§ WHAT IS NEEDED: Go over the listing below line by line and tally those containing "rigid". Give only the tally.

§ MATERIAL PROVIDED:
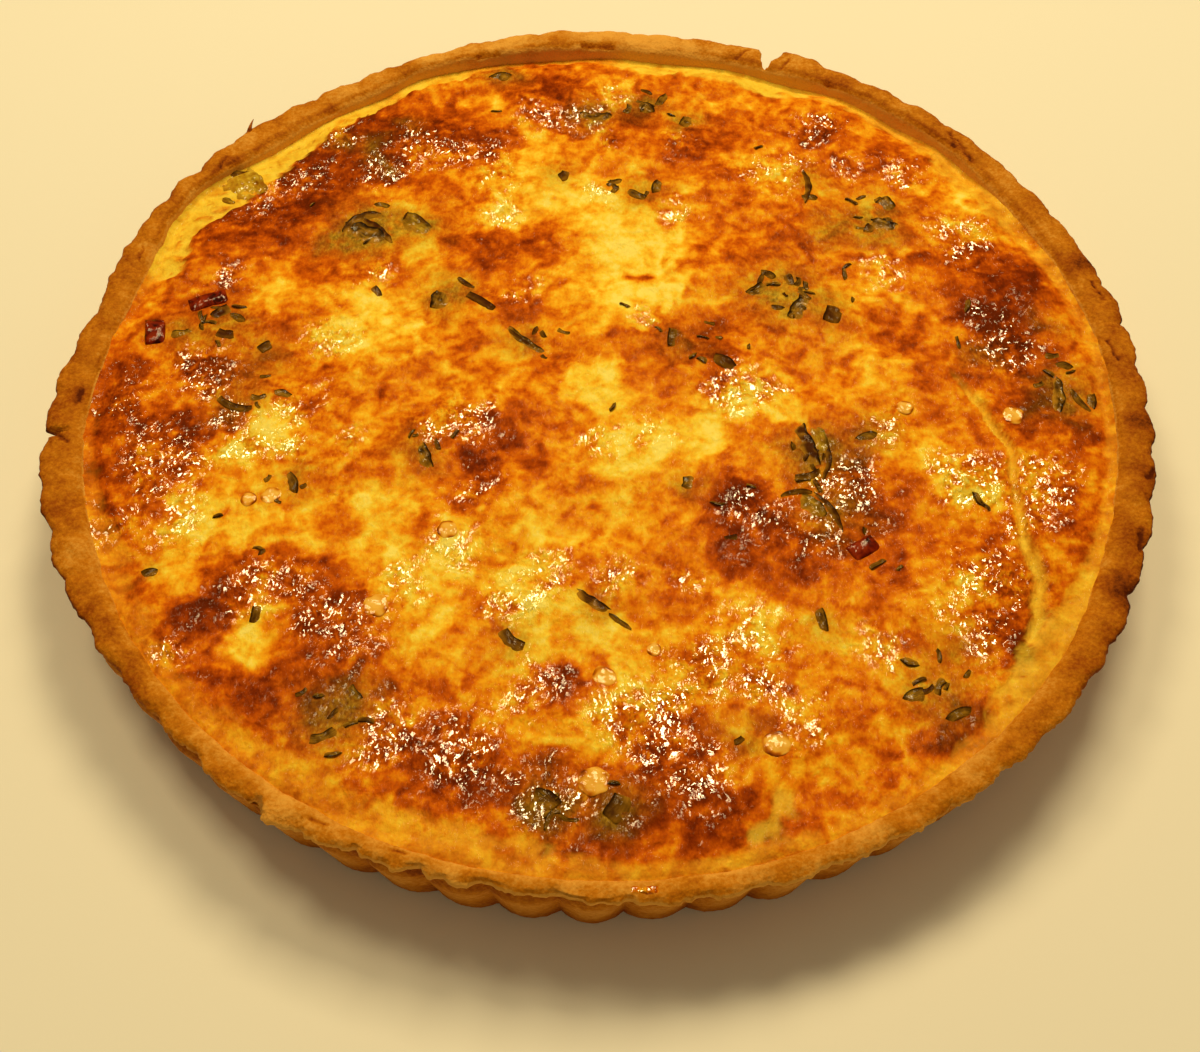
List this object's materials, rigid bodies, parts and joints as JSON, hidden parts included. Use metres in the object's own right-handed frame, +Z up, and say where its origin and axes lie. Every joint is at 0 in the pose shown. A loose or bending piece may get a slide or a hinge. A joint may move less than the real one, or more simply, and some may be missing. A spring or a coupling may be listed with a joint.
{
  "type": "quiche",
  "caption": "Whole round quiche: fluted shortcrust shell filled with browned, glossy egg custard with leek strips and ham chips in its skin.",
  "frame": {"origin": "middle of the flat base, at the height of the surface it rests on", "axes": "+Z up through the middle of the quiche; -Y towards the front, where the custard has run over part of the rim; +X to the right"},
  "size_m": [0.275, 0.2759, 0.0282],
  "materials": {
    "crust": "baked shortcrust, matte and crumbly, toasted darker at the rim and in the valleys of the flutes",
    "custard": "baked egg custard skin, glossy and wrinkled, yellow with orange-brown patches",
    "leek": "cooked leek, dark olive green with browned edges, moist",
    "ham": "browned ham, dark red-brown, moist"
  },
  "bodies": {
    "root": {"crust": "crust", "filling": "custard", "leek_1": "leek", "leek_2": "leek", "leek_3": "leek", "leek_4": "leek", "leek_5": "leek", "leek_6": "leek", "leek_7": "leek", "leek_8": "leek", "leek_9": "leek", "leek_10": "leek", "leek_11": "leek", "leek_12": "leek", "leek_13": "leek", "leek_14": "leek", "leek_15": "leek", "ham_1": "ham", "ham_2": "ham", "ham_3": "ham"}
  },
  "joints": []
}
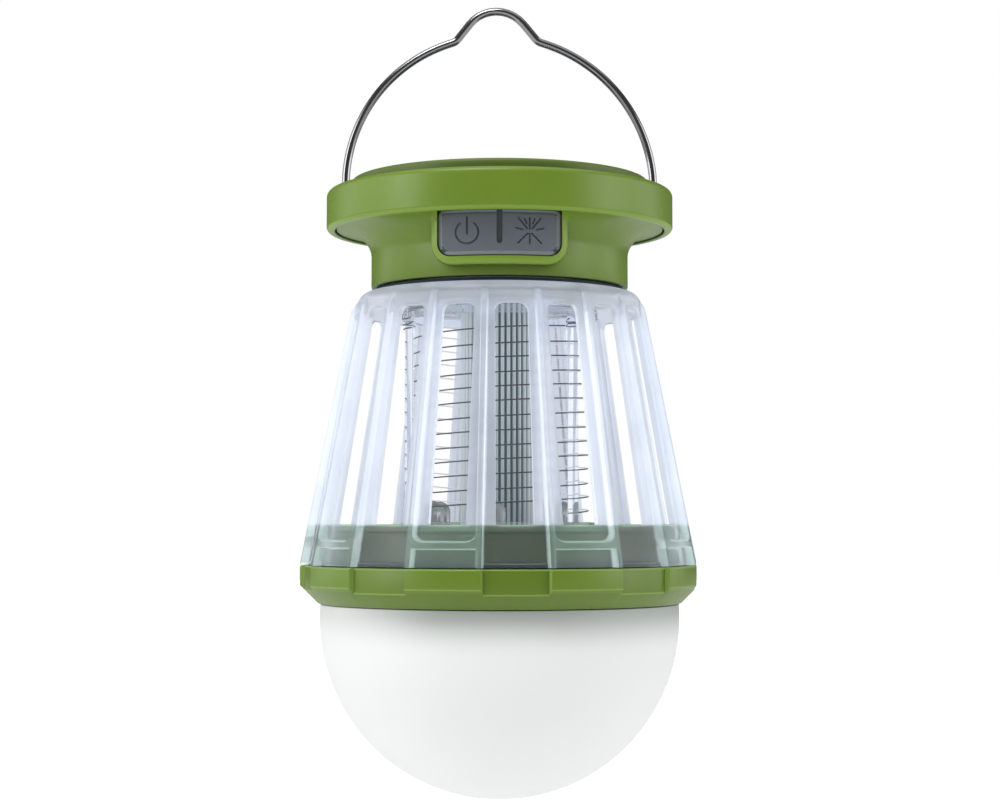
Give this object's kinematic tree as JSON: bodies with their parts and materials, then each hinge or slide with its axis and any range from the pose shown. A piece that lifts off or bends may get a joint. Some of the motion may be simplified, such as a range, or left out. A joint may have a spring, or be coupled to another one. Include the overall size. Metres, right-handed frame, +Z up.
{
  "type": "electric bug zapper lantern",
  "caption": "Hanging electric bug zapper with a finned clear cage, a wire grid inside, a green neck with two keys, a folding wire bail and a globe lamp below.",
  "frame": {"origin": "the lowest point of the globe, on the lantern's axis", "axes": "+Z up along the lantern's axis, -Y out through the two keys, the bail's pivots on the X direction"},
  "size_m": [0.0943, 0.0942, 0.1888],
  "materials": {
    "green_plastic": "satin moulded leaf green",
    "dark_green_plastic": "matt moulded dark green",
    "clear_plastic": "clear polycarbonate with a faint blue tint and a lightly frosted surface",
    "frosted_globe": "opal white, finely frosted",
    "grey_rubber": "matt silicone with engraved symbols",
    "dark_rubber": "matt",
    "steel_wire": "bright drawn wire",
    "screw_steel": "zinc plated",
    "white_plastic": "satin moulded white",
    "column_metal": "drawn, reeded",
    "led_epoxy": "clear epoxy",
    "circuit_board": "solder resist",
    "black_part": "moulded black",
    "solar_cell": "cells under clear resin",
    "battery_wrap": "shrink sleeve",
    "cable_jacket": "extruded",
    "contact_brass": "plated"
  },
  "bodies": {
    "housing": {"top_cover": "green_plastic", "solar_bezel": "dark_green_plastic", "solar_panel": "solar_cell", "neck_housing": "green_plastic", "power_switch": "black_part", "light_switch": "black_part", "switch_board": "circuit_board", "main_board": "circuit_board", "hv_transformer": "black_part", "hv_capacitor": "contact_brass", "battery_cell": "battery_wrap", "battery_cradle": "black_part", "usb_socket": "screw_steel", "neck_seal": "dark_rubber", "clamp_screw_1": "screw_steel", "clamp_screw_2": "screw_steel", "clamp_screw_3": "screw_steel", "clamp_screw_4": "screw_steel", "cage": "clear_plastic", "grid_frame": "clear_plastic", "grid_wire_live": "steel_wire", "grid_wire_ground": "steel_wire", "core_column": "column_metal", "core_cable": "cable_jacket", "uv_led_board": "circuit_board", "uv_led_1": "led_epoxy", "uv_led_2": "led_epoxy", "uv_led_3": "led_epoxy", "uv_led_4": "led_epoxy", "uv_led_5": "led_epoxy", "uv_led_6": "led_epoxy", "contact_pin_live": "contact_brass", "contact_pin_ground": "contact_brass"},
    "bail": {"bail": "steel_wire"},
    "power_key": {"power_key": "grey_rubber"},
    "light_key": {"light_key": "grey_rubber"},
    "usb_cover": {"usb_cover": "dark_green_plastic"},
    "base_seal": {"base_seal": "dark_rubber"},
    "base": {"base_ring": "green_plastic", "collection_tray": "white_plastic", "contact_board": "circuit_board", "lamp_cable": "cable_jacket", "lamp_board": "white_plastic", "lamp_led_1": "led_epoxy", "lamp_led_2": "led_epoxy", "lamp_led_3": "led_epoxy", "lamp_led_4": "led_epoxy", "lamp_led_5": "led_epoxy", "lamp_led_6": "led_epoxy", "lamp_reflector": "white_plastic", "base_screw_1": "screw_steel", "base_screw_2": "screw_steel", "base_screw_3": "screw_steel", "globe": "frosted_globe"}
  },
  "joints": [
    {"name": "bail_swing", "type": "hinge", "parent": "housing", "child": "bail", "pos_m": [0, 0, 0.14485], "axis": [1, 0, 0], "range_deg": [-90, 90]},
    {"name": "power_press", "type": "slide", "parent": "housing", "child": "power_key", "axis": [0, 1, 0], "range_m": [0, 0.001], "stiffness_N_per_m": 800},
    {"name": "light_press", "type": "slide", "parent": "housing", "child": "light_key", "axis": [0, 1, 0], "range_m": [0, 0.001], "stiffness_N_per_m": 800},
    {"name": "usb_cover_swing", "type": "hinge", "parent": "housing", "child": "usb_cover", "pos_m": [0, 0.0309, 0.1227], "axis": [-1, 0, 0], "range_deg": [0, 110]},
    {"name": "base_drop", "type": "slide", "parent": "housing", "child": "base_seal", "axis": [0, 0, -1], "range_m": [0, 0.03]},
    {"name": "base_twist", "type": "hinge", "parent": "base_seal", "child": "base", "pos_m": [0, 0, 0.0548], "axis": [0, 0, -1], "range_deg": [0, 20]}
  ]
}
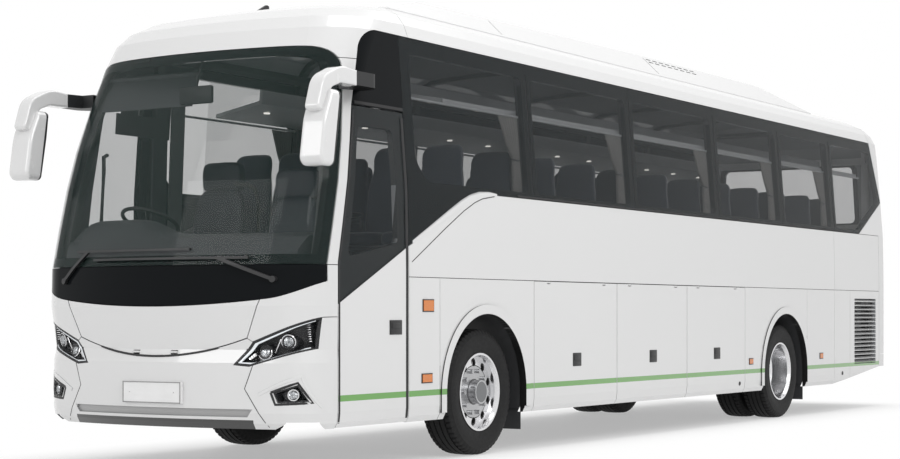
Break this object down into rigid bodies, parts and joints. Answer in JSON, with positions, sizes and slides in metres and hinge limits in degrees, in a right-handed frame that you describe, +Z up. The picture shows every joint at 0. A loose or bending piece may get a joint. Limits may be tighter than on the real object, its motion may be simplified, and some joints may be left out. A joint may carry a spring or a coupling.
{
  "type": "coach bus",
  "caption": "High-deck right-hand-drive coach with rolling twin-axle running gear, steered front wheels, outward-opening entry door and top-hinged luggage bay doors.",
  "frame": {"origin": "on the ground under the middle of the whole bus", "axes": "+X forward, +Y to the bus's left, +Z up"},
  "size_m": [12.0126, 2.84, 3.5999],
  "materials": {
    "white_paint": "gloss",
    "black_gloss": "gloss",
    "black_plastic": "satin",
    "glass": "clear",
    "lamp_glass": "clear",
    "lamp_chrome": "polished",
    "lamp_red": "gloss",
    "tyre": "matte",
    "rim_metal": "polished",
    "chassis_paint": "satin",
    "engine_iron": "rough",
    "floor_cover": "matte",
    "rack_plastic": "satin",
    "seat_cloth": "woven",
    "seat_metal": "satin",
    "plate_white": "satin",
    "curtain_cloth": "woven"
  },
  "bodies": {
    "body": {"arch_panels": "white_paint", "body_frame": "chassis_paint", "cab_seats": "seat_cloth", "cabin_floor": "floor_cover", "cabin_glass": "glass", "chassis_frame": "chassis_paint", "curtains": "curtain_cloth", "dashboard": "black_plastic", "front_axle": "chassis_paint", "front_bumper": "white_paint", "front_lamps": "lamp_chrome", "front_shell": "white_paint", "lamp_lenses": "lamp_glass", "luggage_racks": "rack_plastic", "mirrors": "black_plastic", "number_plates": "plate_white", "passenger_seats": "seat_cloth", "powertrain": "engine_iron", "rear_axle": "chassis_paint", "rear_shell": "white_paint", "roof_pod": "white_paint", "roof_shell": "white_paint", "seat_frames": "seat_metal", "side_frame_left": "chassis_paint", "side_frame_right": "chassis_paint", "side_panels": "white_paint", "signal_lamps": "lamp_red", "wheel_housings": "black_plastic", "window_band": "black_gloss", "windscreen": "glass", "windscreen_frame": "black_gloss", "wipers": "black_plastic"},
    "knuckle_left": {"knuckle_left": "chassis_paint"},
    "wheel_front_left": {"tyre_front_left": "tyre", "rim_front_left": "rim_metal"},
    "wheel_rear_left": {"tyre_rear_left": "tyre", "rim_rear_left": "rim_metal"},
    "luggage_door_left_1": {"luggage_door_left_1": "white_paint"},
    "luggage_door_left_2": {"luggage_door_left_2": "white_paint"},
    "luggage_door_left_3": {"luggage_door_left_3": "white_paint"},
    "knuckle_right": {"knuckle_right": "chassis_paint"},
    "wheel_front_right": {"tyre_front_right": "tyre", "rim_front_right": "rim_metal"},
    "wheel_rear_right": {"tyre_rear_right": "tyre", "rim_rear_right": "rim_metal"},
    "luggage_door_right_1": {"luggage_door_right_1": "white_paint"},
    "luggage_door_right_2": {"luggage_door_right_2": "white_paint"},
    "luggage_door_right_3": {"luggage_door_right_3": "white_paint"},
    "steering_wheel": {"steering_wheel": "black_plastic"},
    "door_arm": {"door_arm": "black_plastic"},
    "door_leaf": {"door_leaf": "black_gloss", "door_glass": "glass"},
    "front_flap": {"front_flap": "white_paint"},
    "engine_door": {"engine_door": "white_paint"}
  },
  "joints": [
    {"name": "steer_left", "type": "hinge", "parent": "body", "child": "knuckle_left", "pos_m": [3.5, 0.9, 0.49], "axis": [0, 0, 1], "range_deg": [-40, 40]},
    {"name": "steer_right", "type": "hinge", "parent": "body", "child": "knuckle_right", "pos_m": [3.5, -0.9, 0.49], "axis": [0, 0, 1], "range_deg": [-40, 40]},
    {"name": "spin_front_left", "type": "hinge", "parent": "knuckle_left", "child": "wheel_front_left", "pos_m": [3.5, 1.0625, 0.49], "axis": [0, 1, 0], "continuous": true},
    {"name": "spin_rear_left", "type": "hinge", "parent": "body", "child": "wheel_rear_left", "pos_m": [-2.7, 0.9065, 0.49], "axis": [0, 1, 0], "continuous": true},
    {"name": "spin_front_right", "type": "hinge", "parent": "knuckle_right", "child": "wheel_front_right", "pos_m": [3.5, -1.0625, 0.49], "axis": [0, 1, 0], "continuous": true},
    {"name": "spin_rear_right", "type": "hinge", "parent": "body", "child": "wheel_rear_right", "pos_m": [-2.7, -0.9065, 0.49], "axis": [0, 1, 0], "continuous": true},
    {"name": "steering_turn", "type": "hinge", "parent": "body", "child": "steering_wheel", "pos_m": [5.13, -0.74, 1.79], "axis": [-0.4226, 0, 0.9063], "range_deg": [-580, 580]},
    {"name": "door_arm_swing", "type": "hinge", "parent": "body", "child": "door_arm", "pos_m": [5.385, 1.14, 0.9], "axis": [0, 0, -1], "range_deg": [0, 115]},
    {"name": "door_leaf_swing", "type": "hinge", "parent": "door_arm", "child": "door_leaf", "pos_m": [4.935, 1.12, 1], "axis": [0, 0, 1], "range_deg": [0, 115]},
    {"name": "luggage_left_1_lift", "type": "hinge", "parent": "body", "child": "luggage_door_left_1", "pos_m": [2.007, 1.244, 1.351], "axis": [1, 0, 0], "range_deg": [0, 85]},
    {"name": "luggage_right_1_lift", "type": "hinge", "parent": "body", "child": "luggage_door_right_1", "pos_m": [2.007, -1.244, 1.351], "axis": [-1, 0, 0], "range_deg": [0, 85]},
    {"name": "luggage_left_2_lift", "type": "hinge", "parent": "body", "child": "luggage_door_left_2", "pos_m": [0.5275, 1.244, 1.351], "axis": [1, 0, 0], "range_deg": [0, 85]},
    {"name": "luggage_right_2_lift", "type": "hinge", "parent": "body", "child": "luggage_door_right_2", "pos_m": [0.5275, -1.244, 1.351], "axis": [-1, 0, 0], "range_deg": [0, 85]},
    {"name": "luggage_left_3_lift", "type": "hinge", "parent": "body", "child": "luggage_door_left_3", "pos_m": [-0.904, 1.244, 1.351], "axis": [1, 0, 0], "range_deg": [0, 85]},
    {"name": "luggage_right_3_lift", "type": "hinge", "parent": "body", "child": "luggage_door_right_3", "pos_m": [-0.904, -1.244, 1.351], "axis": [-1, 0, 0], "range_deg": [0, 85]},
    {"name": "front_flap_drop", "type": "hinge", "parent": "body", "child": "front_flap", "pos_m": [5.936, 0, 0.83], "axis": [0, 1, 0], "range_deg": [0, 80]},
    {"name": "engine_door_lift", "type": "hinge", "parent": "body", "child": "engine_door", "pos_m": [-5.987, 0, 1.306], "axis": [0, 1, 0], "range_deg": [0, 70]}
  ],
  "couplings": [
    {"joint": "steer_right", "follows": "steer_left", "ratio": 1},
    {"joint": "steering_turn", "follows": "steer_left", "ratio": 14.5},
    {"joint": "door_leaf_swing", "follows": "door_arm_swing", "ratio": 1}
  ]
}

§ TASK ANSWER: 2